Former First Lady Michelle Obama attends the Girls Opportunity Alliance program with Room to Read at the Can Giuoc high school in Long An Province, Vietnam, December 9, 2019. (Yen Duong/Reuters)
She would bring advantages to the ticket but has shown little interest in running.

The good news for Democrats is that the chance that Bernie Sanders will be their nominee in the fall has receded. The bad news is that Joe Biden is no prize as a candidate, which adds urgency to the discussion about who can juice up his ticket as the vice-presidential choice. Party leaders are now hotly debating the topic.

A popular line of thinking is that Biden’s ticket must offer a bold choice that also ensures the kind of strong minority turnout that eluded Hillary Clinton in 2016. Jim Clyburn, the House majority whip whose last-minute endorsement of Biden delivered a South Carolina primary landslide for him, has a clear idea.
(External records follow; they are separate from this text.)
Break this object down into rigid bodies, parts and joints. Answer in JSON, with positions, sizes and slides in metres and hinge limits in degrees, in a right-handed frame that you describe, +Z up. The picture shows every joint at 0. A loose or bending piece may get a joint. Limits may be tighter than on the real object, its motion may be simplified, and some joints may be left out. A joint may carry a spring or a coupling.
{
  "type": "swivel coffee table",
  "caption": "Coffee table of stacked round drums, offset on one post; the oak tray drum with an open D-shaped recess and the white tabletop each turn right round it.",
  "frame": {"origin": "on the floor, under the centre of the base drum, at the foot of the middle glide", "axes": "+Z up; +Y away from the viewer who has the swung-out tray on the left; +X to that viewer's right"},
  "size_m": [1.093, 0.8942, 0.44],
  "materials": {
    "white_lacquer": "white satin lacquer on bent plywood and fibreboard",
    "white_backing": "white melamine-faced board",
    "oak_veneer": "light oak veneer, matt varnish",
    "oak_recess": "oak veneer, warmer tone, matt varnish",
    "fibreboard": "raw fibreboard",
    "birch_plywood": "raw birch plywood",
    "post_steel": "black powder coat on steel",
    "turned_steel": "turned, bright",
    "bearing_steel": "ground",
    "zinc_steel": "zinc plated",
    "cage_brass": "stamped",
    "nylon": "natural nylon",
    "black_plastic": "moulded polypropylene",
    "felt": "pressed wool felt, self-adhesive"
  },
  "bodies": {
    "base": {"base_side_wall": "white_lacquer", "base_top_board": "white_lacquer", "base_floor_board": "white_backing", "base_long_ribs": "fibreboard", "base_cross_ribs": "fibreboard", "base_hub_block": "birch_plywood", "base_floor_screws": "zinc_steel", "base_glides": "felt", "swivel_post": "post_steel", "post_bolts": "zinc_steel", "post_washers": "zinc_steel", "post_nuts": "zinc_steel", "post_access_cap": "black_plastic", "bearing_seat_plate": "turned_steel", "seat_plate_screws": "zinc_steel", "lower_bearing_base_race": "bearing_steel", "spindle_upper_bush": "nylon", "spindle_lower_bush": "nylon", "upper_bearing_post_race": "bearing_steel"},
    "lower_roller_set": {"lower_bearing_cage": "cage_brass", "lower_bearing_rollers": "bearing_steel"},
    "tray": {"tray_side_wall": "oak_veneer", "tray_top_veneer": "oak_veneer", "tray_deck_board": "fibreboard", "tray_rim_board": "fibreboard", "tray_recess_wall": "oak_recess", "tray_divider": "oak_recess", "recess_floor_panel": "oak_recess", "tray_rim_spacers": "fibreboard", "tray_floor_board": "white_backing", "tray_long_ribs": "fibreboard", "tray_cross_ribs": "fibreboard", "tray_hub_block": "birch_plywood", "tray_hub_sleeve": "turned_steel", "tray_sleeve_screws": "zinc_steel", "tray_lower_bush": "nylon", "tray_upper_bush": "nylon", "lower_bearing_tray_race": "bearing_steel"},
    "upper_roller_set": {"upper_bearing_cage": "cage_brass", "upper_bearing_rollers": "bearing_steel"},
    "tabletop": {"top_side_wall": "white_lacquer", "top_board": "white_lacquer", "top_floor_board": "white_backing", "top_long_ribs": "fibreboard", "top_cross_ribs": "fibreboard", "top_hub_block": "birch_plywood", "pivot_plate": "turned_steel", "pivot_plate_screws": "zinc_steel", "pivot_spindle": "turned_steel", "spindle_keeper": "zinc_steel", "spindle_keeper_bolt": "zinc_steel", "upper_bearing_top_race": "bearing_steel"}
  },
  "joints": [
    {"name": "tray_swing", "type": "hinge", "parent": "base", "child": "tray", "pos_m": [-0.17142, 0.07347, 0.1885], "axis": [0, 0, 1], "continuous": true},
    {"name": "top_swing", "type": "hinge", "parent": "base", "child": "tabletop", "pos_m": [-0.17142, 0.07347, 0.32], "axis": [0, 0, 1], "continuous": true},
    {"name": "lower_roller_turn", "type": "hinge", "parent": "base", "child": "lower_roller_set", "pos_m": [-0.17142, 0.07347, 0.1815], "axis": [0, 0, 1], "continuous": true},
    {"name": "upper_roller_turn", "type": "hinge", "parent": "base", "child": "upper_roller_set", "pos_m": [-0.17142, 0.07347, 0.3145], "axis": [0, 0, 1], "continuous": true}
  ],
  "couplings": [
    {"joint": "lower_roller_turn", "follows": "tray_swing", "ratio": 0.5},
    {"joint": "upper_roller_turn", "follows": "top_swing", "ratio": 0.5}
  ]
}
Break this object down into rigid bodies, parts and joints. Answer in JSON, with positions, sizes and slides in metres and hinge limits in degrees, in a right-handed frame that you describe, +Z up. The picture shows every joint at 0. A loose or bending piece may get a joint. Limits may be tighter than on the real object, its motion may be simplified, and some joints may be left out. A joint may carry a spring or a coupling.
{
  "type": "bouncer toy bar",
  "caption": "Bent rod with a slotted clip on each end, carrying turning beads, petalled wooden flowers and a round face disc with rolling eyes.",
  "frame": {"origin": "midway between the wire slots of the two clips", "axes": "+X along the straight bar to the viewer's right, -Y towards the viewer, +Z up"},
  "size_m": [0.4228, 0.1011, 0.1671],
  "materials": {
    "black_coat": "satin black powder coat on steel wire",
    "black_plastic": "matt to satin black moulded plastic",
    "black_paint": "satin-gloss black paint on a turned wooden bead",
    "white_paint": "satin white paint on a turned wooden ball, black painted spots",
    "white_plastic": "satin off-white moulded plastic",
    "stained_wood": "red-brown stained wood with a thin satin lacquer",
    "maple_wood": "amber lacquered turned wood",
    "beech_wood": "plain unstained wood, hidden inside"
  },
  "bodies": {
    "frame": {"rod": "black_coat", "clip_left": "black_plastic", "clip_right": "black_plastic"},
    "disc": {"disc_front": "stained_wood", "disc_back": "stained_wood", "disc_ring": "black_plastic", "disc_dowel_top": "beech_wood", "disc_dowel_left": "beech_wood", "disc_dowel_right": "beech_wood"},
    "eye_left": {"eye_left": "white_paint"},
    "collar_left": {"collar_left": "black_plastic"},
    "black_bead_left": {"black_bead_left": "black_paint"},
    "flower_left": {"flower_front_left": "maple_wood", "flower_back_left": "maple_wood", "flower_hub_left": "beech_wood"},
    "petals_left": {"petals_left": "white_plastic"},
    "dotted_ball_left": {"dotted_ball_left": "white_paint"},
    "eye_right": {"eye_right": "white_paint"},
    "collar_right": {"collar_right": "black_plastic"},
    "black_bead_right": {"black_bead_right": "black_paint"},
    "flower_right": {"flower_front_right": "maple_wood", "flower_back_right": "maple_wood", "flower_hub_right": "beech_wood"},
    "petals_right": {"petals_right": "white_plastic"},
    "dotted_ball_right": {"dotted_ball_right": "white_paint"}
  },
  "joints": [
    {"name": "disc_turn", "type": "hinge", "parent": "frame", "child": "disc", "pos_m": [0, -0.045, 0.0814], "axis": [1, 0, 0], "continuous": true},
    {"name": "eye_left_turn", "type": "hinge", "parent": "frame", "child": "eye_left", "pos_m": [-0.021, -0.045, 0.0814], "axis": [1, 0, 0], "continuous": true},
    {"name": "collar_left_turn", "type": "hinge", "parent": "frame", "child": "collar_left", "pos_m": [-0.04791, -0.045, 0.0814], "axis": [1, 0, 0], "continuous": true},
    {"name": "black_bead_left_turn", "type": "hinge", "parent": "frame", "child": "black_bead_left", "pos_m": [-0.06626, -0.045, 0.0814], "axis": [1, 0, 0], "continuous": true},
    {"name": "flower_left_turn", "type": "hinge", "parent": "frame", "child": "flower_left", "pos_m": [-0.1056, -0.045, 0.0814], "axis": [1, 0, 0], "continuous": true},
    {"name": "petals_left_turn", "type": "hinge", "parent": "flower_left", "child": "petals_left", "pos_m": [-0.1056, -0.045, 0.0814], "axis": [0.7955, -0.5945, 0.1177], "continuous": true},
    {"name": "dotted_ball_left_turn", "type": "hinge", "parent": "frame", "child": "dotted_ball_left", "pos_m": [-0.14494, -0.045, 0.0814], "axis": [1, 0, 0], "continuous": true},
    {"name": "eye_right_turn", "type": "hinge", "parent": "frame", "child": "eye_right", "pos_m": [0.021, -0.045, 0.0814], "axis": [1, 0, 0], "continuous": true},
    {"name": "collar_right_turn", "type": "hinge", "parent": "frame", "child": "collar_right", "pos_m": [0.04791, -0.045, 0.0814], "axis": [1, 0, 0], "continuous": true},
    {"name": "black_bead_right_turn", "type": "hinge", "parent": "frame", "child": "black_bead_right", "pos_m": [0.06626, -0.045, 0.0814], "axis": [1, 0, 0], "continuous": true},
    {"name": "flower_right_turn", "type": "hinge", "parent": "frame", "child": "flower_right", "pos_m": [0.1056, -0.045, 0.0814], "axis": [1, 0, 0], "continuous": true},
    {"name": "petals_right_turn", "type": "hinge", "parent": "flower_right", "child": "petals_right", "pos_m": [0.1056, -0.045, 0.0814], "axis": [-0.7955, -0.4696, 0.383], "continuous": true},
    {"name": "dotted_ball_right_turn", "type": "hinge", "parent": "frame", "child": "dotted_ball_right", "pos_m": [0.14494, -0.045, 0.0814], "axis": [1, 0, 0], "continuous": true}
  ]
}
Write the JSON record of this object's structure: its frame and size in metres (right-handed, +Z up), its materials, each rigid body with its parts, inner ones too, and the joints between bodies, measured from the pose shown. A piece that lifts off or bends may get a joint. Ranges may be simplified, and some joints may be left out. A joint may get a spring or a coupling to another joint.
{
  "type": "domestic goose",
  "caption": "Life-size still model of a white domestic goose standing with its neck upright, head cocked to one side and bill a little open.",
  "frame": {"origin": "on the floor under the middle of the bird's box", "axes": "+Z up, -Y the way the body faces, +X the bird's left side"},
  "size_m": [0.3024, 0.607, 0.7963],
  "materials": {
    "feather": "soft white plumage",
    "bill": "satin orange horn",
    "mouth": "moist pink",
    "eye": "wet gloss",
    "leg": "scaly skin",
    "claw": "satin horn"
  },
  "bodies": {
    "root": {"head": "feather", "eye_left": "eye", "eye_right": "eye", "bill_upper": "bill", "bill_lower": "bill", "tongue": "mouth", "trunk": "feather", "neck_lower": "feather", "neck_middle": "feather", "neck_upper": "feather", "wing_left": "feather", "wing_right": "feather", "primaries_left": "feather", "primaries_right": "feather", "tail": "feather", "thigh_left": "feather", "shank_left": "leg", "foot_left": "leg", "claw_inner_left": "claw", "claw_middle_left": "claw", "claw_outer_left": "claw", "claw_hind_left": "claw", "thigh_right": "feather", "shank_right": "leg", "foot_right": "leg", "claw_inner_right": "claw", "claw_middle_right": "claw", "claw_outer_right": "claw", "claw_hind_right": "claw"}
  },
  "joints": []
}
“I doubt very seriously you’ll see a Democratic slate this year without a woman on it,” Clyburn predicted to reporters. “I would love for it to be a person of color.”

Clyburn was echoed by Valerie Jarrett, who was a senior adviser to President Obama for eight years. She told CBS News that the Democratic nominee should “break with conventional wisdom and announce a running mate that’s a woman of color.”

Jarrett was then cut off, so she didn’t get the chance to say who she thought that running mate should be. But no one is closer to the Obamas. Few believe that Jarrett would have expressed the preference for a woman of color unless she thought that someone she’s been close to for nearly 30 years was in the mix: Michelle Obama.

The two have known each other for 30 years. In 1991, Jarrett, then deputy chief of staff to Chicago mayor Richard Daley, interviewed the then 26-year-old Michelle Robinson for a job. The Harvard Law School graduate impressed Jarrett. “She exuded competence, as well as character and integrity,” Jarrett wrote in her autobiography. Jarrett hired her, was introduced to her fiancé, Barack Obama, and then took the couple under her wing by introducing them to powerful elites in Chicago. So began the rise of the Obamas to the White House. Why not time for a second act?